For capacity development to have sustainable results, strengthening stakeholder ownership, the efficiency of policy instruments, and the effectiveness of organizational arrangements is critical. This insight has led donors and recipient countries to shift the focus from project-based short-term technical fixes to programmatic approaches that emphasize country ownership and capacity.
Key Issues in Capacity Development
WBI takes a programmatic approach to capacity development. Each thematic program uses a mix of four main business lines to address countries' capacity development needs.
WBI provides platforms for nurturing and sharing innovative practical solutions to development challenges. Climate change, environmental destruction, and armed conflict are adding to the already high levels of poverty and global inequality. At the same time, new technologies and inventions offer unprecedented opportunities to poor communities. Our challenge is to encourage the adoption of innovative practices in developing countries, and to do it better and faster than ever before.
Knowledge exchange includes just-in-time sharing of information and experiences among development practitioners and leaders, debates about various options for policy reform, topic-specific field visits between developing countries, or dialogues among various development stakeholders as a way of building consensus and coalitions for reform. Examples include global dialogues on the economic crisis, the Africa Local Government Action Forum, and the China-Africa experience-sharing program.
WBI’s Leadership Development Program emphasizes managing change and managing for results. Offering customized support to high- and mid-level decision-makers and emerging leaders at the national and subnational levels who are looking for innovative solutions to tough development challenges, whether in fragile states and post-conflict situations, or in major reform initiatives such as decentralization.
Structured learning includes courses, workshops, and conferences that help clients such as government officials, private sector managers, and civil society organizations develop skills and address capacity constraints in priority sectors or disciplines. For example, WBI's Program on Health Sector Reform has trained 18,000 policy makers from 70 countries.
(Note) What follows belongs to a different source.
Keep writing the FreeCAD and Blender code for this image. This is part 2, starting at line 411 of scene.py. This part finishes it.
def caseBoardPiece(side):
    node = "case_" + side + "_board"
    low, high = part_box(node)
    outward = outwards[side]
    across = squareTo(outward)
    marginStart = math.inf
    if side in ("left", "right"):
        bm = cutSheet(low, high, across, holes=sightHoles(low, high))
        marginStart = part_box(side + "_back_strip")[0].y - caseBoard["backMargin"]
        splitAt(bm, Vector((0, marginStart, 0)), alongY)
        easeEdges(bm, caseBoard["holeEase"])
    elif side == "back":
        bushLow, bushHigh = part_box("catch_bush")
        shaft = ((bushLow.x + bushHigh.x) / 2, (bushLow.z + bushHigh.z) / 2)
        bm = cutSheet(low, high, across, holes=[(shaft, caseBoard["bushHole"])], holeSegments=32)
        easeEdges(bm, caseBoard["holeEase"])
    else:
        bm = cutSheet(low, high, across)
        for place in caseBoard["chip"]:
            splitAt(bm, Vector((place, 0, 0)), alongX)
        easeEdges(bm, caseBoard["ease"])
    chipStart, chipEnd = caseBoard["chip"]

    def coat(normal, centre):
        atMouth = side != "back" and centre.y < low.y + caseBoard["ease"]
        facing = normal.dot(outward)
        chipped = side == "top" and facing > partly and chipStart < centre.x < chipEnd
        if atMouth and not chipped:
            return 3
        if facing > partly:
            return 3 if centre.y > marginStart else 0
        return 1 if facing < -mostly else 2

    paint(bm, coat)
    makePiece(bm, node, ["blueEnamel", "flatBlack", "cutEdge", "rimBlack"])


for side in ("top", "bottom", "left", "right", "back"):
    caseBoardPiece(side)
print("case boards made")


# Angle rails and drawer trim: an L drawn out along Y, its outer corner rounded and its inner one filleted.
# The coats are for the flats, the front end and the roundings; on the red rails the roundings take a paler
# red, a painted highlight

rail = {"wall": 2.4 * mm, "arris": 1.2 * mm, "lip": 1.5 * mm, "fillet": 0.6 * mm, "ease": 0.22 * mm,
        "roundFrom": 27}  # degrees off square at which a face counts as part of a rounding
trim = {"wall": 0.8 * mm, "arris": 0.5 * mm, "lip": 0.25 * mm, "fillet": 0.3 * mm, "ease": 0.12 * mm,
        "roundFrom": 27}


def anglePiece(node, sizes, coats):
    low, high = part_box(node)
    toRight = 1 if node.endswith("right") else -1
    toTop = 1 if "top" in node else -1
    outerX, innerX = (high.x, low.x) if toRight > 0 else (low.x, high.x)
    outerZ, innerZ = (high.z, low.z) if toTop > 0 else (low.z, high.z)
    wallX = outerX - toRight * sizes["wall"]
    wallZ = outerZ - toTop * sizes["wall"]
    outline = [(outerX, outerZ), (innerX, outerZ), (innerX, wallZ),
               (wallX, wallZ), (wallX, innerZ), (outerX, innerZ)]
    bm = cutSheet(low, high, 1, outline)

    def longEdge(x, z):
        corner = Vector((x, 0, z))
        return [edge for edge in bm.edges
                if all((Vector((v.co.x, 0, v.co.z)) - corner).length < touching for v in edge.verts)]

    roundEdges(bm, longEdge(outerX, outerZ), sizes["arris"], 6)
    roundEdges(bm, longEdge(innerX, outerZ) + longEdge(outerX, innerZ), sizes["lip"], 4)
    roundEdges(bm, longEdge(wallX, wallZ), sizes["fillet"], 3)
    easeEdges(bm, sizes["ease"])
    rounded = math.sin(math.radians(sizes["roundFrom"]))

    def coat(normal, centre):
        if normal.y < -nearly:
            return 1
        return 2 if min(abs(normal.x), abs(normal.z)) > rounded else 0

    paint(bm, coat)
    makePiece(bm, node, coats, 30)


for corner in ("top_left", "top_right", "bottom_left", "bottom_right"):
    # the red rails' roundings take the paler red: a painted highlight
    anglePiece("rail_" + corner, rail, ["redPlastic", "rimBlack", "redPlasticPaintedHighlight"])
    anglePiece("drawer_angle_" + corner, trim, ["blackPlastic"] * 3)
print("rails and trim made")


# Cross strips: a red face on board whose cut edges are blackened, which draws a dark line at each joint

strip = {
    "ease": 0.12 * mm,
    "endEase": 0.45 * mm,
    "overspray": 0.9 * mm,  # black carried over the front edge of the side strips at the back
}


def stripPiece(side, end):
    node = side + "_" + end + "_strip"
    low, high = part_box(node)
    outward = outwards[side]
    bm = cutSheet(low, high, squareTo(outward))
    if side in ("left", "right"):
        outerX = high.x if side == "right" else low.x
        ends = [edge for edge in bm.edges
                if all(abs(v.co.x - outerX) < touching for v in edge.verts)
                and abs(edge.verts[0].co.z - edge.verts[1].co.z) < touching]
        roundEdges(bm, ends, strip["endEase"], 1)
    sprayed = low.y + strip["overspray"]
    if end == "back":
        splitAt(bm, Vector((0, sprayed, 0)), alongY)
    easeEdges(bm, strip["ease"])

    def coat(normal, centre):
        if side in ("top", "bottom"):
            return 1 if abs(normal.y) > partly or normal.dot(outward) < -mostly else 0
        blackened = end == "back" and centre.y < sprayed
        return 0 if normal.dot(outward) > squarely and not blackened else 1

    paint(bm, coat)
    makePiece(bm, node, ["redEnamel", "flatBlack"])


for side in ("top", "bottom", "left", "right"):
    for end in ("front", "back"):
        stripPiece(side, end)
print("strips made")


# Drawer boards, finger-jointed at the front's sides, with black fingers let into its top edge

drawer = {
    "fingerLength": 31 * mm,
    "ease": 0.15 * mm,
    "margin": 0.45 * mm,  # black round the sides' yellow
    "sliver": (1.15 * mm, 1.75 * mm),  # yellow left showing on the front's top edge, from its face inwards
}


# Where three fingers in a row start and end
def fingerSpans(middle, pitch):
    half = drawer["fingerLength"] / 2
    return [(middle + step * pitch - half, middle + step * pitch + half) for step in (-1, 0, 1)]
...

Thematic Approaches to Capacity Development
WBI focuses on seven themes which cut across sectors and regions and reflect strong country demand and the World Bank's corporate priorities.
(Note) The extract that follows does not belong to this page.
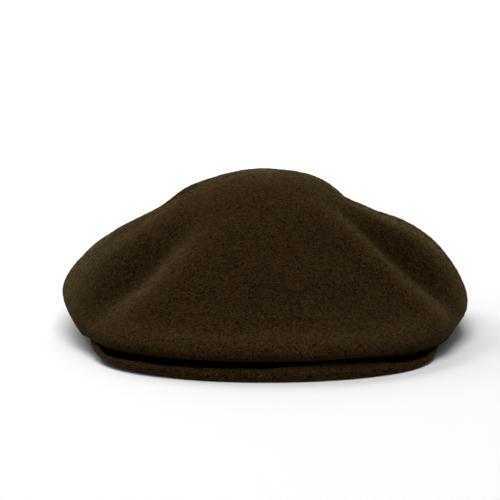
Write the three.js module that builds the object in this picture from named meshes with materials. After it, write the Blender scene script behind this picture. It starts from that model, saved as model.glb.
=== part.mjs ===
// A soft flat cap of thick wool felt, standing by itself on the back of its rim and the front edge of its peak.
// The crown is one moulded felt shell: a dome, two drooping side lobes, a front lip that folds back under,
// and a turned-down hem round the head opening. The peak is a felt-covered board under the front lip.
// Lengths are millimetres, +Z is up, the cap's front faces -Y, and angles are degrees from the front towards +X.

import * as THREE from "three";

// Driving dimensions
const headOpening = { length: 198, width: 162 };
const crownHeight = 97;
const feltThickness = 2.8;
const hemHeight = 8;
const hemFlare = 1; // how much wider the hem is at its top than at the rim
const rimLift = 12; // how far the rim rises at the front, because the peak slopes down to the table
const peakThickness = 4.8;
const rimGap = 0.6; // between the hem's outer face and the peak's inner edge
const layGap = 0.9; // between the crown's underside and the peak that it lies on
const layMargin = 2.5; // degrees that the underside still bridges past the peak's side edges
const layFall = 1; // and the slope at which it then falls away
const centreY = 14; // the head opening's centre, and the dome's, behind the middle of the whole cap

// Fineness of the facets
const columnCount = 96;
const frontCrowding = 0.3; // how much closer the columns stand at the front than on average
const innerRowStep = 2;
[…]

WBI raises awareness and understanding of the challenges and opportunities of climate change for developing countries, focusing on four key areas: cities and climate change, innovation in carbon finance; climate adaptation and water management; and leadership and coalition building.
Fragile and Conflcit-Affected States
WBI uses rapid-results approaches and leadership programs to support fragile and conflict-affected states such as Burundi, Central Africa Republic, Chad, Haiti, and Liberia.
WBI helps develop the capacity of client countries to implement, support, and sustain governance reforms. Cross-cutting programs include Leadership Development Program, Skills Development and Advisory Services Program on Coalition Building, and Multi-stakeholder (for Reform) Program.
Growth and Crisis
Now more than ever, as policy makers struggle to help the jobless and restore growth, they need access in real time to new data and reliable information. Often, the most valuable source of this knowledge is other policy makers. WBI fosters the exchange of knowledge and experience on economic growth and the financial crisis among policymakers and experts.
Health systems are complex. They require high levels of human capital and financial investment, a clear vision, and strong leadership and commitment. Countries, therefore, need to plan and allocate their limited resources efficiently if they are to meet their most pressing needs. WBI helps countries improve their health systems by building their capacity to implement health systems reform.
WBI helps governments facilitate Public-Private Partnerships (PPPs) that mobilize private sector resources—technical, managerial, and financial—to deliver essential public services such as infrastructure, health and education. Acquiring and maintaining this expertise is often a challenge, but it is critical in determining whether or not public-private partnerships will succeed.
WBI partners with institutions and organizations to improve the quality of professional service in urban governance. Learning programs provide materials on key urban topics, delivered online, and by WBI’s partner institutions in face-to-face situations. These partners include China’s National School of Administration, Vietnam’s Academy of Management of Cities, and the Africa Center for Cities.